Contributing Editor, Coatings World and Ink World

AIXTRON SE announced that the Aristotle University of Thessaloniki and AIXTRON will closely cooperate in the European SMARTONICS project started in January 2013. The project’s main focus is to propel market penetration of organic electronics.

“SMARTONICS pursues a comprehensive set of ambitious goals,” Professor Stergios Logothetidis, director of Laboratory for Thin Films – Nanosystems & Nanometrology (LTFN) , at Aristotle University of Thessaloniki, said. “Under the project’s scope, a variety of novel organic materials will be developed and processes optimized through computational modelling. For production processes, we will predominantly concentrate our efforts on AIXTRON’s proprietary OVPD evaporation process as well as on roll-to-roll printing machines combined with precision optical sensing tools and laser processes.”

“As a leading equipment manufacturer, AIXTRON highly appreciates being recognized for contributing its unique expertise in the deposition of organic materials to SMARTONICS,” said Dr. Bernd Schulte, executive vice president and COO at AIXTRON. “Organic electronics is a significant and important market, and this project offers an excellent opportunity to qualify our technology for applications that show considerable potential for the future of organic electronics.”

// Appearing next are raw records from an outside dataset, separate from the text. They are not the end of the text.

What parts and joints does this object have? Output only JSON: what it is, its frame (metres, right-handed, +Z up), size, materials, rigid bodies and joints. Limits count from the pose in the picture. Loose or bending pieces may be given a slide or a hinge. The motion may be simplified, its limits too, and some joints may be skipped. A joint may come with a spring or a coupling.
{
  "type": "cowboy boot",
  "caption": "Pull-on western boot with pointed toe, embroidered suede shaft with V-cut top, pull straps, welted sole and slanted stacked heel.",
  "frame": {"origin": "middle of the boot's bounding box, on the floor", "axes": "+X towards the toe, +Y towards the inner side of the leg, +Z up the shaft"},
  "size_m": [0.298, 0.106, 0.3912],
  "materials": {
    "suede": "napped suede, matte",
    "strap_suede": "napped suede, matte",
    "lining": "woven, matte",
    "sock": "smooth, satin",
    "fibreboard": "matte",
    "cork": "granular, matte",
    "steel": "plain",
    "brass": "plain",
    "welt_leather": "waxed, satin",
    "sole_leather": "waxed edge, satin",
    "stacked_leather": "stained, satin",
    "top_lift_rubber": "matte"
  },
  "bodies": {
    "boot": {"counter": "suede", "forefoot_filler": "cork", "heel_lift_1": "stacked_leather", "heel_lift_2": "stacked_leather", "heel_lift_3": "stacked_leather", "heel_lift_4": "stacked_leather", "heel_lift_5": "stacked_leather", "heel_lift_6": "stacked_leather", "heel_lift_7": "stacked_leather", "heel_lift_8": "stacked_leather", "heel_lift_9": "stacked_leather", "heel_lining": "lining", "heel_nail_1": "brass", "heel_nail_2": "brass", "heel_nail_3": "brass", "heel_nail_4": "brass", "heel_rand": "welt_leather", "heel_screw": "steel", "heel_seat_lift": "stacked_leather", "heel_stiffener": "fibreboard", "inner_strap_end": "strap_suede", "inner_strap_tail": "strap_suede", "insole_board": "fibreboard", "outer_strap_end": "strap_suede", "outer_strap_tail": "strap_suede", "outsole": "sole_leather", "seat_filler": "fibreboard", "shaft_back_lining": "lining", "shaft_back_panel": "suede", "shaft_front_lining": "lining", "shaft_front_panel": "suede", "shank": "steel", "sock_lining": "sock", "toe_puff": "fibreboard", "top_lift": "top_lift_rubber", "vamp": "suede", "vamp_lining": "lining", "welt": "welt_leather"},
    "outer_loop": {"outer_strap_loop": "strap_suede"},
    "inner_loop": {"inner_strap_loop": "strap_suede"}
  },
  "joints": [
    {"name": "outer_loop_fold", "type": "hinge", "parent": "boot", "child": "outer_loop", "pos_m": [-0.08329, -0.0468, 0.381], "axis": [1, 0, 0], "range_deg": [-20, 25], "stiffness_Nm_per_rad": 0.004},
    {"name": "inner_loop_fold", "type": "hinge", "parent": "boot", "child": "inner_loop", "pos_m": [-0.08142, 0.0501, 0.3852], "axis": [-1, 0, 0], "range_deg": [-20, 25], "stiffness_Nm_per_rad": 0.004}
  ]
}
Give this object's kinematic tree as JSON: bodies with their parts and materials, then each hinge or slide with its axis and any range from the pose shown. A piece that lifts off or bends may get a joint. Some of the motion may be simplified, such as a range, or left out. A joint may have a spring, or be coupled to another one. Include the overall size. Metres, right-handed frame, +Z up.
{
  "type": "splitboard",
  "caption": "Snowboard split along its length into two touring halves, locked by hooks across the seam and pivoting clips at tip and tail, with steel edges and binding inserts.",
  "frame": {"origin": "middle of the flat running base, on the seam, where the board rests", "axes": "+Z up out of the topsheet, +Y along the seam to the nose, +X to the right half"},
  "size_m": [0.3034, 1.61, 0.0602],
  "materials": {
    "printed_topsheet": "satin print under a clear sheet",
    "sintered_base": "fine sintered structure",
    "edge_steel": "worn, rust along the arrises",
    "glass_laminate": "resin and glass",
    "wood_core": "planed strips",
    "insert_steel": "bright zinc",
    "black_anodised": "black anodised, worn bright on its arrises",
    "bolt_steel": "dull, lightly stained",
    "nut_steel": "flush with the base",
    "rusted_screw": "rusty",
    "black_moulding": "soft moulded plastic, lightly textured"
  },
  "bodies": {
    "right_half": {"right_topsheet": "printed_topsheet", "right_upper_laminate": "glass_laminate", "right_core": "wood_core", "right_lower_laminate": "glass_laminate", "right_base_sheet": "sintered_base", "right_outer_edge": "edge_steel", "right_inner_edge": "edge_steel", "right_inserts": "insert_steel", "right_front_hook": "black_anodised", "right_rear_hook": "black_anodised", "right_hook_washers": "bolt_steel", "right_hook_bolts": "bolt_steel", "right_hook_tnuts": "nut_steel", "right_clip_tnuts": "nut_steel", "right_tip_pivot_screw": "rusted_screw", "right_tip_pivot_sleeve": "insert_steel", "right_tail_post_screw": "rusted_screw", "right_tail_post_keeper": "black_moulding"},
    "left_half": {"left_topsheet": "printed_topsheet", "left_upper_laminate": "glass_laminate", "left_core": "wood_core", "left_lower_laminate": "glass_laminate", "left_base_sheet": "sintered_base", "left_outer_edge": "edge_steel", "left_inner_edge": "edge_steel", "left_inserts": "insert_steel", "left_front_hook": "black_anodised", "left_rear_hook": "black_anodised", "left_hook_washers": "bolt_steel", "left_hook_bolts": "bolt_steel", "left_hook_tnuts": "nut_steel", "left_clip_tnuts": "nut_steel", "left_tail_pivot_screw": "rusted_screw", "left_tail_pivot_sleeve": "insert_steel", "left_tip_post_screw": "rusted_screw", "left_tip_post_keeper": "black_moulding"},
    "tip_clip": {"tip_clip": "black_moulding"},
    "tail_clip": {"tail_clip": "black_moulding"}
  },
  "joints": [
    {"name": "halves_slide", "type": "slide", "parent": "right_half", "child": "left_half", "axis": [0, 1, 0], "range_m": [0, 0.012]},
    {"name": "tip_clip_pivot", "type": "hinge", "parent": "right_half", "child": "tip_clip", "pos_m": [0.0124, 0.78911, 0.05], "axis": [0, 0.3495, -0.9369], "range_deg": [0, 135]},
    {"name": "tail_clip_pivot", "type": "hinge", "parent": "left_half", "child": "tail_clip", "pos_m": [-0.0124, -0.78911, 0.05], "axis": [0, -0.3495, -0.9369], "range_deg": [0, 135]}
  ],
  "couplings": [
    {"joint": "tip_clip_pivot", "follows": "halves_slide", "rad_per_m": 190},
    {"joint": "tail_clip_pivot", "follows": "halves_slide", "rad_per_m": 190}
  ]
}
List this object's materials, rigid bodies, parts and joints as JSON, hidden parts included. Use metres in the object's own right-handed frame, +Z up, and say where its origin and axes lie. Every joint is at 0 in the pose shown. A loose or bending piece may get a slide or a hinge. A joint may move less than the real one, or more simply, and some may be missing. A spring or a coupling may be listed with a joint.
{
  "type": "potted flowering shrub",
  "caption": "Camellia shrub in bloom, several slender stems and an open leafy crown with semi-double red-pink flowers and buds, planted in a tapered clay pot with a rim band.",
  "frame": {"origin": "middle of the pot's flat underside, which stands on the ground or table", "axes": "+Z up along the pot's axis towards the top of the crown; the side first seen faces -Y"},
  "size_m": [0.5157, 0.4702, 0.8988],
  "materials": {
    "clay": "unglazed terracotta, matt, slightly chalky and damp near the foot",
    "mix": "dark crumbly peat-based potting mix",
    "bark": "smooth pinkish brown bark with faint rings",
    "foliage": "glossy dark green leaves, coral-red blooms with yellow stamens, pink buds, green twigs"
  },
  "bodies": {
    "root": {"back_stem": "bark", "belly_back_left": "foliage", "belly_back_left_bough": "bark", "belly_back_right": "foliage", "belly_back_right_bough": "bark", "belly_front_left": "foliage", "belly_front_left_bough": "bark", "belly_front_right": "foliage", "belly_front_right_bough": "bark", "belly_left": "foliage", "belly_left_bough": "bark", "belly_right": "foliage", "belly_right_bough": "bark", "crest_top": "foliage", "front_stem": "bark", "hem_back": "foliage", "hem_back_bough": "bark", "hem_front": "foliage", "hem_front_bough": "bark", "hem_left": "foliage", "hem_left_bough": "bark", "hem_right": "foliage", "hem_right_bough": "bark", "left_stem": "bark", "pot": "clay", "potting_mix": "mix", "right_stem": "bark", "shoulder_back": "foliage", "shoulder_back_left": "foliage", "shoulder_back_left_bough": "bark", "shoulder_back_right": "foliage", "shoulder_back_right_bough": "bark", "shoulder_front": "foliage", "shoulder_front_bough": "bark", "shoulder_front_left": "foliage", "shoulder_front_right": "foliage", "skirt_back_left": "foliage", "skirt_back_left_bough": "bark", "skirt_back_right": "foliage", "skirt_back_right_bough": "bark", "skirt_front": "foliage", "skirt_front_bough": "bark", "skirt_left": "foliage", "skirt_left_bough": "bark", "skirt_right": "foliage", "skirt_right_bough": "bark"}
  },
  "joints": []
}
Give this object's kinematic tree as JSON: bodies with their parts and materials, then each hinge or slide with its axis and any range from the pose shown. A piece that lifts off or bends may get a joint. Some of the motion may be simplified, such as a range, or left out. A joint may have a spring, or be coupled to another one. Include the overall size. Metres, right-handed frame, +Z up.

“Our concept has been chosen due to its disruptive approach and its potential to trigger a paradigm shift,” Juergen Kreis, director of business development and responsible for AIXTRON’s organic electronics business, added. “In the frame of this project, AIXTRON will develop a small R&D cluster system based on its proprietary OVPD technology. The equipment will use AIXTRON’s latest 200 mm-R&D platform, optimized and qualified for manufacturing of organic photovoltaic devices.”

The SMARTONICS consortium consists of eight industrial partners, four research institutes and six universities, spread across Europe. Through December 2016, the project partners will investigate how existing production and process technologies in the field of organic electronics can be further improved.